- Task instructions: Check each line of the records below and collect those that include the word "bends".

-- Entries start --

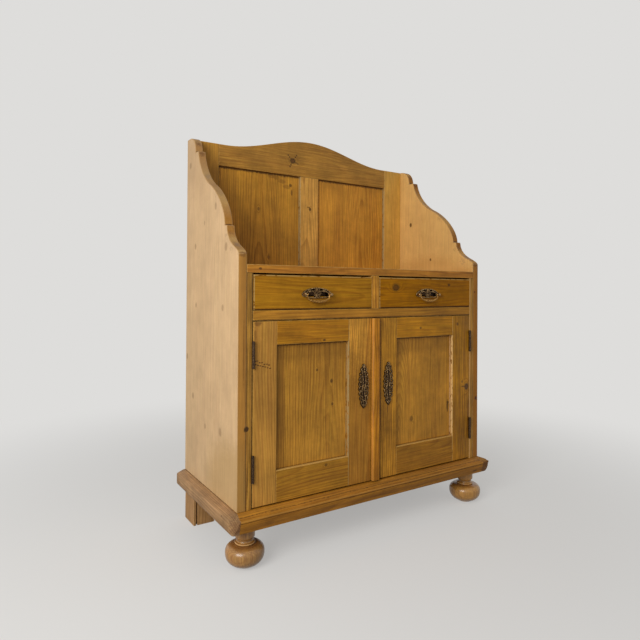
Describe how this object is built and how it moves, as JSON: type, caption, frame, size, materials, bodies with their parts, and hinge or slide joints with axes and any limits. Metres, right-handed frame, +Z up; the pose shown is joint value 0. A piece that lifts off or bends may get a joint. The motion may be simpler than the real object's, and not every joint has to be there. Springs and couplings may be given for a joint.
{
  "type": "pine cupboard",
  "caption": "Pine cupboard with an open scroll-sided shelf, two drawers with bail pulls and two panelled doors over a moulded base on turned front feet.",
  "frame": {"origin": "on the floor, under the middle of the bounding box", "axes": "+X to the right seen from the front, +Y to the back, +Z up"},
  "size_m": [1.08, 0.487, 1.427],
  "materials": {
    "side_pine": "old wax polish over pale pine",
    "front_pine": "old wax polish over honey pine",
    "drawer_pine": "old wax polish over amber pine",
    "back_pine": "old wax polish over honey pine",
    "inside_pine": "bare old pine",
    "bead_pine": "old wax polish over reddish pine",
    "base_pine": "old wax polish over amber pine",
    "foot_pine": "polished turned pine",
    "bronze": "cast brass with a dark bronze patina",
    "brass": "old cast brass, dulled",
    "iron": "dark old iron"
  },
  "bodies": {
    "carcass": {"side_left": "side_pine", "side_right": "side_pine", "display_shelf": "front_pine", "cupboard_floor": "inside_pine", "inner_shelf": "inside_pine", "face_strip_left": "front_pine", "face_strip_right": "front_pine", "drawer_rail": "front_pine", "drawer_divider": "front_pine", "drawer_runners": "inside_pine", "lower_back_boards": "inside_pine", "back_stile_left": "back_pine", "back_stile_right": "back_pine", "back_crest_rail": "back_pine", "back_muntin": "back_pine", "back_bottom_rail": "back_pine", "back_panel_left": "back_pine", "back_panel_right": "back_pine", "base_front": "base_pine", "base_left": "base_pine", "base_right": "base_pine", "base_side_rails": "inside_pine", "base_rear_rail": "inside_pine", "bun_foot_left": "foot_pine", "bun_foot_right": "foot_pine", "rear_foot_left": "foot_pine", "rear_foot_right": "foot_pine", "hinge_frame_leaves": "iron", "hinge_pins": "iron"},
    "left_door": {"left_door_hinge_stile": "front_pine", "left_door_lock_stile": "front_pine", "left_door_top_rail": "front_pine", "left_door_bottom_rail": "front_pine", "left_door_panel": "front_pine", "left_door_escutcheon": "bronze", "left_door_hinge_leaves": "iron", "left_door_bolt_plate": "iron"},
    "left_door_bolt": {"left_door_bolt": "iron"},
    "right_door": {"right_door_hinge_stile": "front_pine", "right_door_lock_stile": "front_pine", "right_door_top_rail": "front_pine", "right_door_bottom_rail": "front_pine", "right_door_panel": "front_pine", "right_door_escutcheon": "bronze", "right_door_hinge_leaves": "iron", "meeting_bead": "bead_pine", "lock_case": "iron"},
    "lock_bolt": {"lock_bolt": "iron"},
    "left_drawer": {"left_drawer_front": "drawer_pine", "left_drawer_sides": "inside_pine", "left_drawer_back": "inside_pine", "left_drawer_bottom": "inside_pine", "left_drawer_pull": "bronze"},
    "left_drawer_bail": {"left_drawer_bail": "brass"},
    "right_drawer": {"right_drawer_front": "drawer_pine", "right_drawer_sides": "inside_pine", "right_drawer_back": "inside_pine", "right_drawer_bottom": "inside_pine", "right_drawer_pull": "bronze"},
    "right_drawer_bail": {"right_drawer_bail": "brass"}
  },
  "joints": [
    {"name": "left_door_hinge", "type": "hinge", "parent": "carcass", "child": "left_door", "pos_m": [-0.462, -0.2177, 0.45], "axis": [0, 0, 1], "range_deg": [-170, 0]},
    {"name": "left_door_bolt_slide", "type": "slide", "parent": "left_door", "child": "left_door_bolt", "axis": [0, 0, 1], "range_m": [0, 0.014]},
    {"name": "right_door_hinge", "type": "hinge", "parent": "carcass", "child": "right_door", "pos_m": [0.462, -0.2177, 0.45], "axis": [0, 0, 1], "range_deg": [0, 170]},
    {"name": "lock_bolt_slide", "type": "slide", "parent": "right_door", "child": "lock_bolt", "axis": [-1, 0, 0], "range_m": [0, 0.01]},
    {"name": "left_drawer_slide", "type": "slide", "parent": "carcass", "child": "left_drawer", "axis": [0, -1, 0], "range_m": [0, 0.3]},
    {"name": "left_bail_swing", "type": "hinge", "parent": "left_drawer", "child": "left_drawer_bail", "pos_m": [-0.24075, -0.2255, 0.809], "axis": [-1, 0, 0], "range_deg": [0, 90]},
    {"name": "right_drawer_slide", "type": "slide", "parent": "carcass", "child": "right_drawer", "axis": [0, -1, 0], "range_m": [0, 0.3]},
    {"name": "right_bail_swing", "type": "hinge", "parent": "right_drawer", "child": "right_drawer_bail", "pos_m": [0.23775, -0.2255, 0.809], "axis": [-1, 0, 0], "range_deg": [0, 90]}
  ]
}
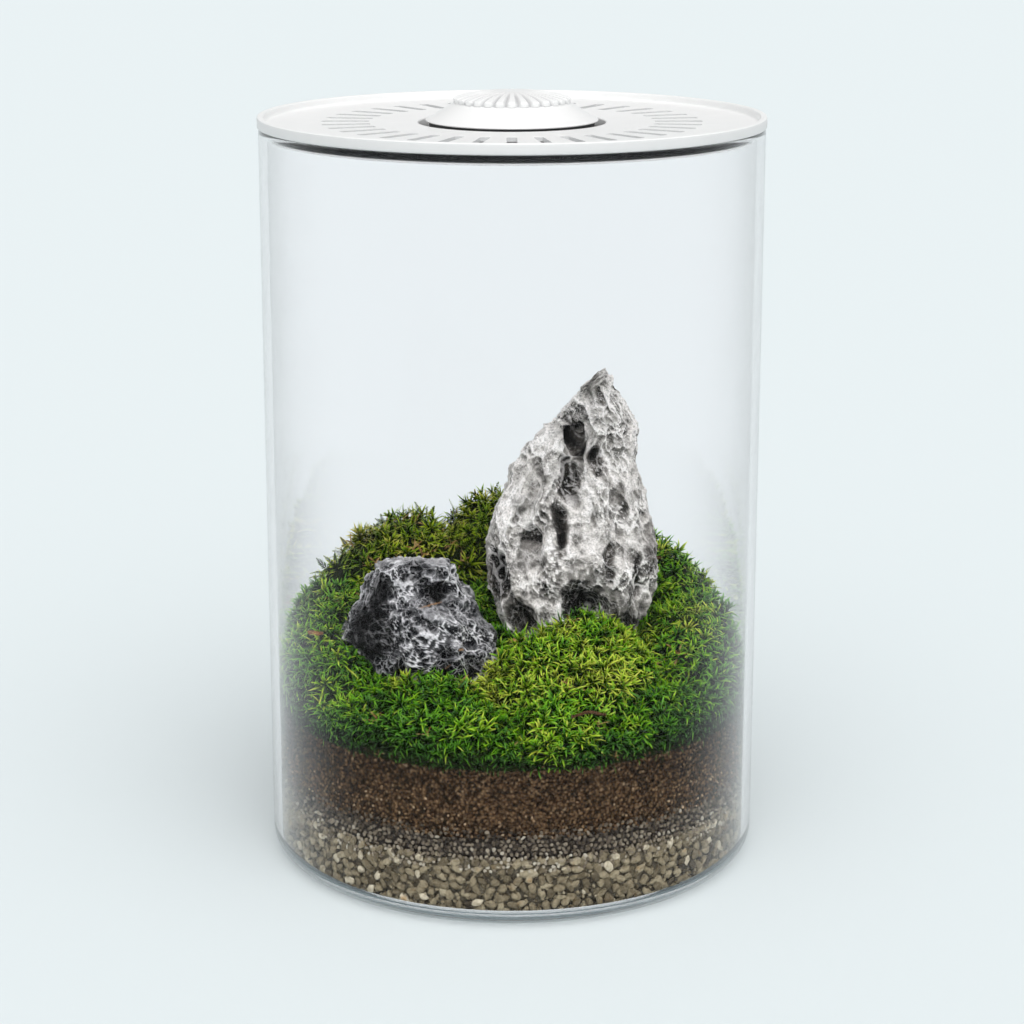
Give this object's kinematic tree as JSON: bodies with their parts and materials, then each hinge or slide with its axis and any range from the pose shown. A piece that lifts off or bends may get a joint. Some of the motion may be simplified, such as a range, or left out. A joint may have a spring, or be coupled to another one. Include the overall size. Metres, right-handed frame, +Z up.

-- Entries end --

- Answer for the task:
Describe how this object is built and how it moves, as JSON: type, caption, frame, size, materials, bodies with their parts, and hinge or slide joints with axes and any limits. Metres, right-handed frame, +Z up; the pose shown is joint value 0. A piece that lifts off or bends may get a joint. The motion may be simpler than the real object's, and not every joint has to be there. Springs and couplings may be given for a joint.
Give this object's kinematic tree as JSON: bodies with their parts and materials, then each hinge or slide with its axis and any range from the pose shown. A piece that lifts off or bends may get a joint. Some of the motion may be simplified, such as a range, or left out. A joint may have a spring, or be coupled to another one. Include the overall size. Metres, right-handed frame, +Z up.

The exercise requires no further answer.